Chin Peace and Tranquility Chairman with Nonviolent Peaceforce's Paul Fraleigh at End of Training Ceremony. The project which entails setting up civilian ceasefire monitoring mechanisms with over 70 township and village-level monitors in two states is being implemented in partnership with NP in Myanmar’s local partner, the Shalom Foundation. The mechanism in Chin state will be operationalised under the Chin Peace and Tranquillity Committee, a group composed of Chin Christian pastors and leaders. This group has played a significant role in bringing together the Chin National Front and the Myanmar Government to the negotiation table.
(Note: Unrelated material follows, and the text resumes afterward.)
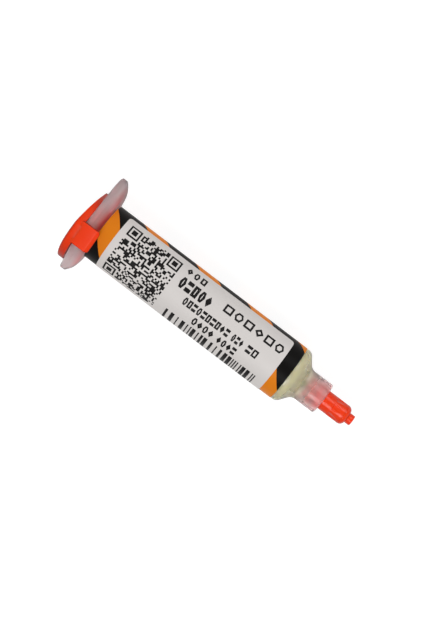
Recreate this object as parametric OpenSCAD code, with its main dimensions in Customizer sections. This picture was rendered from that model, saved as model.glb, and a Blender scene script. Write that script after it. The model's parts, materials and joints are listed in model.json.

They were instrumental in forging the 2011 ceasefire agreement.

The training consisted of three broad modules:
1) core concepts, which underpin the work of civilian ceasefire monitoring, such as nonpartisanship, nonviolence and the necessity of engaging all stakeholders to the conflict;
2) human rights and international humanitarian law, which provide a legal framework for ceasefire monitoring; and,
3) the technicalities of ceasefire monitoring (e.g. how and what to monitor) which requires an in depth analysis of the actual ceasefire agreement.

This training is only a first step. The monitors will need constant follow-up and support in order to make them as effective and secure as possible - in helping build a robust, responsive and inclusive ceasefire monitoring mechanism.